Du jour au lendemain, le site créé il y a 20 ans sur le modèle de Yahoo n'existe plus, illustration de l'ampleur de la répression ayant jugulé le mouvement de contestation historique provoqué par la réélection décriée en août dernier de l'autoritaire président Alexandre Loukachenko, au pouvoir depuis 1994.

Sur les quelque 260 collaborateurs que comptait l'entreprise, douze sont en prison, à commencer par la rédactrice en chef, Marina Zolotova, pour une sombre affaire de fraude fiscale.

Anna Kaltyguina peine à retenir ses larmes lorsqu'elle pense à ses collègues. Mais elle se dit déterminée à poursuivre son travail.

"Notre mission principale est de tout faire pour qu'émerge un nouveau Bélarus et notre mission, d'un point de vue personnel, est de réussir à faire sortir nos collègues" de prison dit-elle.

"On ne veut pas avoir honte devant eux, on veut qu'ils voient qu'on n'a pas capitulé", ajoute la jeune femme qui après les descentes de police a fui le Bélarus, écoutant les conseils de son mari qui lui disait de partir "le plus vite possible".

Elle qui compare le régime de Loukachenko à celui de la Corée du Nord a donc lancé avec d'autres exilés de TUT.BY le site Zerkalo.io en juillet.

Une trentaine de personnes dont 12 journalistes travaillent bénévolement, dispersés entre l'Ukraine et plusieurs pays de l'UE.

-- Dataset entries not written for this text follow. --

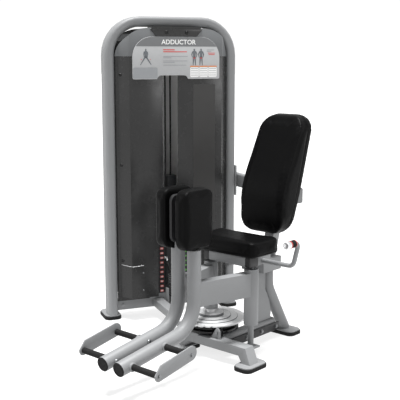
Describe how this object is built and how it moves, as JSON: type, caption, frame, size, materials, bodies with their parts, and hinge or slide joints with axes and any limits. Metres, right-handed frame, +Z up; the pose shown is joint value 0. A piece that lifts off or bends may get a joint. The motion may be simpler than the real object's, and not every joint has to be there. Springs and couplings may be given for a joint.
{
  "type": "hip adductor machine",
  "caption": "Seated inner-thigh machine: weight tower turned beside a seat, two swinging arms with thigh pads and foot pegs, cable and cam.",
  "frame": {"origin": "middle of the bounding box, on the floor", "axes": "+Z up; +X towards the seated user's left; +Y behind the seated user, who faces -Y"},
  "size_m": [1.3566, 1.608, 1.78],
  "materials": {
    "frame_paint": "satin grey powder coat",
    "bright_steel": "plain bright steel",
    "cam_metal": "bright turned metal",
    "black_iron": "black cast plates",
    "pulley_plastic": "black moulded wheel",
    "shroud_plastic": "dark satin-gloss sheet",
    "cover_plastic": "grey moulded cover",
    "placard_film": "light grey printed panel",
    "vinyl": "black upholstery with a soft sheen",
    "black_rubber": "matt black rubber"
  },
  "bodies": {
    "frame": {"back_brace": "frame_paint", "back_cushion": "vinyl", "back_post": "frame_paint", "cross_tube": "frame_paint", "floor_pulley_bracket": "frame_paint", "foot_pad_front_left": "black_rubber", "foot_pad_front_right": "black_rubber", "foot_pad_rear": "black_rubber", "foot_pad_tower_left": "black_rubber", "foot_pad_tower_right": "black_rubber", "front_beam": "frame_paint", "front_shroud_left": "shroud_plastic", "front_shroud_right": "shroud_plastic", "guide_rod_left": "bright_steel", "guide_rod_right": "bright_steel", "handle_grip_left": "black_rubber", "handle_grip_right": "black_rubber", "handle_left": "frame_paint", "handle_right": "frame_paint", "lift_cable": "black_rubber", "link_beam": "frame_paint", "pivot_shaft_left": "bright_steel", "pivot_shaft_right": "bright_steel", "placard": "placard_film", "placard_bracket": "black_iron", "rear_leg": "frame_paint", "rear_shroud": "shroud_plastic", "seat_cushion": "vinyl", "seat_frame": "frame_paint", "seat_web": "frame_paint", "side_bar": "black_iron", "spine_beam": "frame_paint", "top_cover": "cover_plastic", "top_pulley_bracket": "frame_paint", "tower_arch": "frame_paint", "tower_base_beam": "frame_paint", "tower_top_beam": "frame_paint", "weight_stack_lower": "black_iron"},
    "carriage": {"head_plate": "black_iron", "weight_plate_1": "black_iron", "weight_plate_2": "black_iron", "weight_plate_3": "black_iron", "head_yoke": "black_iron", "selector_stem": "bright_steel"},
    "pin": {"selector_pin": "bright_steel"},
    "cam": {"cam_drum": "cam_metal", "cam_plate": "cam_metal"},
    "left_arm": {"arm_frame_left": "frame_paint", "thigh_pad_left": "vinyl", "foot_peg_front_left": "black_rubber", "foot_peg_rear_left": "black_rubber", "peg_plate_left": "frame_paint"},
    "right_arm": {"arm_frame_right": "frame_paint", "thigh_pad_right": "vinyl", "foot_peg_front_right": "black_rubber", "foot_peg_rear_right": "black_rubber", "peg_plate_right": "frame_paint"},
    "top_wheel": {"top_pulley": "pulley_plastic"},
    "floor_wheel": {"floor_pulley": "pulley_plastic"},
    "guide_wheel": {"guide_pulley": "pulley_plastic"}
  },
  "joints": [
    {"name": "left_arm_swing", "type": "hinge", "parent": "frame", "child": "left_arm", "pos_m": [0.49262, 0.05243, 0.33], "axis": [0, 0, 1], "range_deg": [0, 57]},
    {"name": "right_arm_swing", "type": "hinge", "parent": "frame", "child": "right_arm", "pos_m": [0.21862, 0.05243, 0.33], "axis": [0, 0, 1], "range_deg": [-57, 0]},
    {"name": "carriage_lift", "type": "slide", "parent": "frame", "child": "carriage", "axis": [0, 0, 1], "range_m": [0, 0.17]},
    {"name": "cam_turn", "type": "hinge", "parent": "frame", "child": "cam", "pos_m": [0.21862, 0.05243, 0.15], "axis": [0, 0, 1], "range_deg": [-75, 0]},
    {"name": "top_pulley_spin", "type": "hinge", "parent": "frame", "child": "top_wheel", "pos_m": [-0.36826, 0.33378, 1.56], "axis": [0.8919, 0.4522, 0], "range_deg": [0, 195]},
    {"name": "floor_pulley_spin", "type": "hinge", "parent": "frame", "child": "floor_wheel", "pos_m": [-0.31541, 0.28269, 0.17], "axis": [-0.172, -0.9851, 0], "range_deg": [0, 330]},
    {"name": "guide_pulley_spin", "type": "hinge", "parent": "frame", "child": "guide_wheel", "pos_m": [0.36462, -0.05157, 0.137], "axis": [0, 1, 0], "continuous": true},
    {"name": "selector_pin_pull", "type": "slide", "parent": "carriage", "child": "pin", "axis": [0.8926, -0.4509, 0], "range_m": [0, 0.09]}
  ],
  "couplings": [
    {"joint": "right_arm_swing", "follows": "left_arm_swing", "ratio": -1},
    {"joint": "cam_turn", "follows": "carriage_lift", "rad_per_m": -7.4074},
    {"joint": "top_pulley_spin", "follows": "carriage_lift", "rad_per_m": 19.417},
    {"joint": "floor_pulley_spin", "follows": "carriage_lift", "rad_per_m": 33.333}
  ]
}
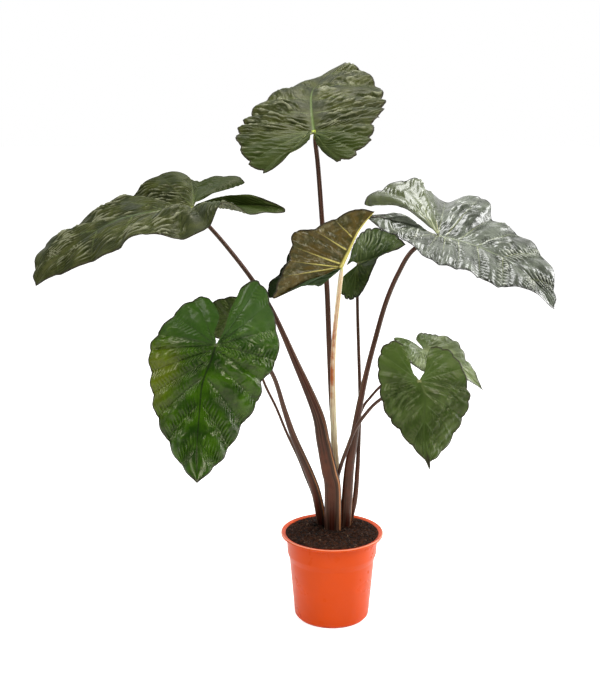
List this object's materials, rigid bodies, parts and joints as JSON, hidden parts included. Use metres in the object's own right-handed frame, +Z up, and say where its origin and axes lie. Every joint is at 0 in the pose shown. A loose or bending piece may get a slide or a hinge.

La plupart ne dévoilent ni leur identité ni leur pays d'accueil. La mort suspecte par pendaison d'un militant bélarusse à Kiev en a inquiété certains, tout comme le détournement d'un avion de ligne par Minsk, qui s'est soldé par l'arrestation d'un journaliste d'opposition à bord.

Mais c'est avant tout pour le sort de proches, d'anciens collègues, restés au pays que l'on s'inquiète.

- "Extrémistes" -

"Pour diverses raisons -- l'argent, la famille -- ils n'ont pas pu partir, beaucoup sont restés", raconte Alexandra Pouchkina, responsable de la communication de 30 ans, installée en Lituanie.

"Ceux à qui j'ai parlé n'ont pas reçu de menaces, mais on ne peut pas dire qu'ils se sentent en sécurité", poursuit la jeune femme, pendentif rouge-blanc, emblème de l'opposition bélarusse, autour du cou.

Elle admet d'ailleurs que le lancement de Zerkalo représente "un risque" pour eux.

Mme Kaltyguina ne croit en revanche pas que le KGB viendra la chercher en Ukraine. "Mais on fait preuve de bon sens: on évite les évènements publics un peu douteux, on ne diffuse pas nos adresses, on prévient les collègues de nos déplacements", dit-elle.

Les autorités bélarusses ont par contre déjà bloqué le site de Zerkalo dans le pays, accessible uniquement par VPN, et classé le 13 août ses contenus "extrémistes", tout comme les comptes associés à TUT.BY.

Le site n'emploie personne au pays, compliquant la couverture de l'actualité.

"On avait très peur de ne pas réussir à écrire sur le Bélarus sans y être", admet volontiers Mme Kaltyguina.

Mais finalement, la rédaction y parvient grâce aux lecteurs fournissant informations et contenus visuels. Une collaboration qui "fait chaud au coeur", dit-elle.

Ainsi, Anna Kaltyguina raconte avoir lancé un appel à témoigner sur les conditions de détention dans l'une des prisons de Minsk, la redoutable Okrestina.

En quelques heures "j'avais reçu des dizaines de messages".

Cette popularité malgré l'exil rend Alexandra Pouchkina optimiste pour l'avenir: "J'espère que d'ici un ou deux mois nous serons parmi les trois sites (bélarusses) les plus fréquentés".